Nach der Diagnose eines Hirntumors führte Herrndorf regelmäßig ein bewegendes Blog über sein Leben im Bewusstsein des baldigen Todes. Über Jahre konnten die Leser sein Ringen mitverfolgen. Dabei war es keine exhibitionistische Leidensdarstellung, sondern ein ergreifendes Protokoll, schwankend zwischen Alltag und Verfall, Humor und Depression – und immer bedrückend ehrlich. Nun, am Montag, den 26. August 2013 gegen 23.15 Uhr, setzte Wolfgang Herrndorf seinem Leben ein Ende.

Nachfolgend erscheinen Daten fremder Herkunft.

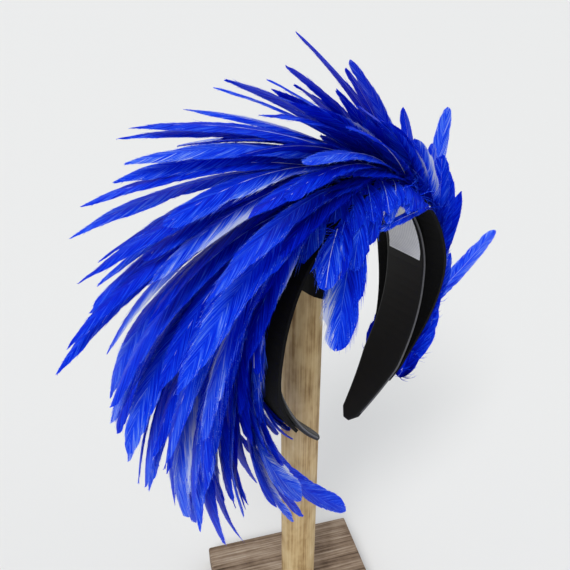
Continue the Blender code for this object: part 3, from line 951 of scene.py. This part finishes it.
# layers of noise: size in millimetres along X, Y and Z, detail, weight
# weave: direction of the threads, pitch in millimetres, weight
finishes = dict(
    # softwood rod, turned and sanded, never oiled: fine fibres along it, broad growth bands, grey
    # handling stains
    stand_post=dict(
        name="softwood rod, turned and sanded",
        layers=(((1.1, 1.1, 45), 4.0, 0.65), ((5, 5, 160), 2.0, 0.65), ((13, 13, 24), 3.0, 0.80)),
        colours=(
            (0.16, "#5E452A"), (0.36, "#9A7C50"), (0.52, "#BEA274"), (0.72, "#CFB78A"),
            (0.9, "#DFCCA6"),
        ),
        roughness=(0.78, 0.52), specular=0.32, bump=(0.45, 0.0004),
    ),
    # pine board, sawn and left to the weather: grey over brown, open grain, dark pores
    stand_base=dict(
        name="pine board, sawn and weathered",
        turn=-23.0,
        layers=(((60, 1.3, 1.6), 5.0, 1.05), ((150, 7, 7), 3.0, 0.75), ((22, 18, 18), 4.0, 0.55)),
        colours=(
            (0.14, "#2E231B"), (0.34, "#5F4D3E"), (0.52, "#86725F"), (0.70, "#A08E7B"),
            (0.9, "#BDB0A0"),
        ),
        roughness=(0.92, 0.74), specular=0.22, bump=(0.8, 0.0008),
    ),
    # hardwood block under brushed matt paint: black, hardly any shine
    stand_cap=dict(
        name="hardwood block, painted matt black",
        layers=(((0.8, 9, 9), 3.0, 0.8),),
        colours=((0.2, "#030304"), (0.8, "#09090A")),
        roughness=(0.85, 0.72), specular=0.15, bump=(0.2, 0.0001),
    ),
    # acetate satin drawn over the band and glued: black with a dull gleam and a fine warp
    band=dict(
        name="acetate satin, woven and glued round the band",
        layers=(((3, 3, 3), 2.0, 0.25),),
        weave=(("Y", 0.5, 0.35), ("DIAGONAL", 0.7, 0.20)),
        colours=((0.2, "#030304"), (0.8, "#0A0A0C")),
        roughness=(0.62, 0.44), specular=0.22, bump=(0.3, 0.00008),
    ),
    # wool felt, pressed and dyed: deep black, matt, slightly fuzzy
    backing=dict(
        name="wool felt, pressed and dyed",
        layers=(((0.7, 0.7, 0.7), 5.0, 1.1), ((6, 6, 6), 2.0, 0.4)),
        colours=((0.2, "#020203"), (0.8, "#0A0A0B")),
        roughness=(0.98, 0.92), specular=0.05, bump=(0.7, 0.0004), sheen=0.04,
    ),
)


def dressNodes():
    for name, settings in finishes.items():
        mesh = nodes[name].data
        mesh.materials.clear()
        mesh.materials.append(layeredFinish(**settings))
    print("dressed", len(finishes), "nodes")


stripCrease = 50.0  # degrees


# strips: a grid thickened by an extrusion, then laid along the arch
def archStrip(name, span, steps, rows, surface):
    bm = bmesh.new()
    bmesh.ops.create_grid(bm, x_segments=steps, y_segments=rows, size=1)
    raised = bmesh.ops.extrude_face_region(bm, geom=bm.faces[:])["geom"]
    for vert in raised:
        if isinstance(vert, bmesh.types.BMVert):
            vert.co.z = 1
    bm.verts.index_update()
    count = len(bm.verts)

    def place(face):  # the faces in the same order in each run
        low, middle, high = sorted(vert.index for vert in face.verts)[:3]
        return (low * count + middle) * count + high

    bm.faces.sort(key=place)
    for vert in bm.verts:
        along = (vert.co.x + 1) / 2
        share = span[0] + (span[1] - span[0]) * along
        vert.co = archPlace(share, *surface(share, along, vert.co.y, vert.co.z))
    bmesh.ops.recalc_face_normals(bm, faces=bm.faces)
    mesh = meshFrom(bm, name)
    mesh.shade_smooth()
    mesh.set_sharp_from_angle(angle=math.radians(stripCrease))
    return mesh


# binding: the satin's cut edge turned over along the band's front, coloured grey as a painted gleam,
# which shows as a thin light line
binding = dict(
    span=(0.022, 0.978),
    steps=110,
    rows=4,
    halfWidth=0.0005,
    out=0.0009,
    swell=0.0006,  # how far it stands out from the band's edge
    sunk=0.0002,
    # the band's own width, and the length over which it narrows to its tips
    bandWidth=0.028,
    tipWidth=0.011,
    taper=0.044,
)


def makeBinding():
    s = binding

    def surface(share, along, side, layer):
        fromTip = min(share, 1 - share) * arch["length"]
        edge = np.interp(fromTip, (0, s["taper"]), (s["tipWidth"] / 2, s["bandWidth"] / 2))
        depth = s["swell"] * (1 - side**2) if layer else -s["sunk"]
        return s["out"] + side * s["halfWidth"], -edge - depth

    # satin cut on the bias, turned over and stitched: the black satin is coloured grey, a painted gleam
    # where it bends
    material = layeredFinish(
        name="acetate satin bias, turned and stitched",
        layers=(((1.5, 1.5, 1.5), 2.0, 0.4),),
        colours=((0.2, "#2A2A2D"), (0.8, "#6C6C70")),
        roughness=(0.5, 0.35), specular=0.4, bump=(0.2, 0.0001),
    )
    mesh = archStrip("band_binding", s["span"], s["steps"], s["rows"], surface)
    newPiece("band_binding", mesh, material)
    print("made band_binding")


# label: white cloth, folded under and stitched at both ends, its free corner lifting off the band
label = dict(
    width=0.023,
    length=0.046,
    lowerEnd=0.70,  # share along the arch
    columns=40,
    rows=16,
    thickness=0.0004,
    clear=0.0004,  # between the band's inner face and the cloth
    fold=0.003,
    foldEdge=0.00025,
    foldLift=0.0003,
    ahead=0.0015,  # it sits nearer to the band's front edge
    lift=0.0012,  # of the lower end, most of all at its front corner
    liftReach=0.35,
    liftSides=(0.55, 0.45),
    wave=0.0002,
    waves=(9, 1.5),
    stitches=8,
    stitchSpan=0.92,
    stitchSize=(0.0009, 0.00022, 0.00016),
    stitchPlace=0.0019,
)


def labelSurface(share, along, side, layer):
    s = label
    fromEnd = min(along, 1 - along) * s["length"]
    folded = 1 / (1 + math.exp((fromEnd - s["fold"]) / s["foldEdge"]))
    middle, slant = s["liftSides"]
    bend = max(0.0, 1 - (1 - along) / s["liftReach"]) ** 2 * (middle - slant * side)
    ripple = s["wave"] * math.sin(along * s["waves"][0] + side * s["waves"][1])
    out = -s["clear"] - s["thickness"] - s["foldLift"] * folded - s["lift"] * bend + ripple
    return out + (layer - 0.5) * s["thickness"], side * s["width"] / 2 - s["ahead"]


def makeStitches(span):
    s = label
    bm = bmesh.new()
    long, wide, high = s["stitchSize"]
    for end in (s["stitchPlace"], s["length"] - s["stitchPlace"]):
        along = end / s["length"]
        share = span[0] + (span[1] - span[0]) * along
        flow, away = (Vector(v) for v in archFrame(share))
        for i in range(s["stitches"]):
            side = (2 * (i + 0.5) / s["stitches"] - 1) * s["stitchSpan"]
            place = Vector(archPlace(share, *labelSurface(share, along, side, 0)))
            for vert in bmesh.ops.create_icosphere(bm, subdivisions=1, radius=1)["verts"]:
                x, y, z = vert.co
                vert.co = place + Vector((0, x * long, 0)) + flow * (y * wide) + away * (z * high)
    bmesh.ops.recalc_face_normals(bm, faces=bm.faces)
    mesh = meshFrom(bm, "label_stitches")
    mesh.shade_smooth()
    # spun polyester thread: white, slightly glossy, pulled into the cloth
    thread = layeredFinish(
        name="polyester thread, spun",
        layers=(((0.4, 0.4, 0.4), 2.0, 0.5),),
        colours=((0.2, "#C6C6CC"), (0.8, "#EDEDF0")),
        roughness=(0.6, 0.45), specular=0.3, bump=(0.2, 0.0001),
    )
    return newPiece("label_stitches", mesh, thread)


def makeLabel():
    s = label
    span = (s["lowerEnd"] - s["length"] / arch["length"], s["lowerEnd"])
    mesh = archStrip("label_cloth", span, s["columns"], s["rows"], labelSurface)
    # polyester satin ribbon, woven and heat cut: white with a soft sheen, no print
    satin = layeredFinish(
        name="polyester satin, woven and heat cut",
        layers=(((5, 5, 5), 2.0, 0.35),),
        weave=(("Y", 0.55, 0.30), ("DIAGONAL", 0.8, 0.22)),
        colours=((0.2, "#C9CBD2"), (0.5, "#E2E3E8"), (0.8, "#F3F3F5")),
        roughness=(0.55, 0.38), specular=0.40, bump=(0.4, 0.0001), sheen=0.15,
    )
    cloth = newPiece("label_cloth", mesh, satin)
    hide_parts("label")
    makeStitches(span)
    print("made label_cloth and its stitches")


makeCamera()
makeStudio()
makePlumage(dyedFeather())
makeBinding()
makeLabel()
dressNodes()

Anstatt eines schnellen Ablebens wurde sein Sterben zum langen, bewussten Prozess, an dem er die Welt auf einzigartige Weise teilhaben ließ. Der Philosoph Martin Heidegger schrieb in seinem Werk „Sein und Zeit“, dass ein Leben im Bewusstsein des eigenen Todes den Menschen in die „Eigentlichkeit“ führe. Wahrlich leben lässt es sich demnach erst im Bewusstsein der Endlichkeit der eigenen Existenz, dem Sein zum Tode. Wer Herrndorfs Blog las, hatte eher das Gefühl, dass sich in der Erkenntnis des eigenen Endes eine große Sinnlosigkeit offenbart. Herrndorf schien wie kein anderer um das perfide Paradox unserer Existenz zu wissen, nur zu sein, um bald wieder zu verschwinden – gerade auch, weil er erst wirklich erfolgreich wurde, als er von seiner Krankheit bereits erfahren hatte. Auf der anderen Seite bewegte und rührte Herrndorf durch seine Schriften tausende Menschen. Sein wunderbarer Roman „Tschick“ wird wohl noch lange seinen Platz im deutschen Gedächtnis und Regal behaupten können.
Herrndorfs Blog hingegen schaffte noch mehr als das. Mit der Entscheidung für ein öffentliches Sterben ließ er die Menschen an seinen Erfahrungen teilhaben, reflektieren und in das eigene Dasein integrieren – und fügte so (s)einen Sinn in die Sinnlosigkeit des Seins.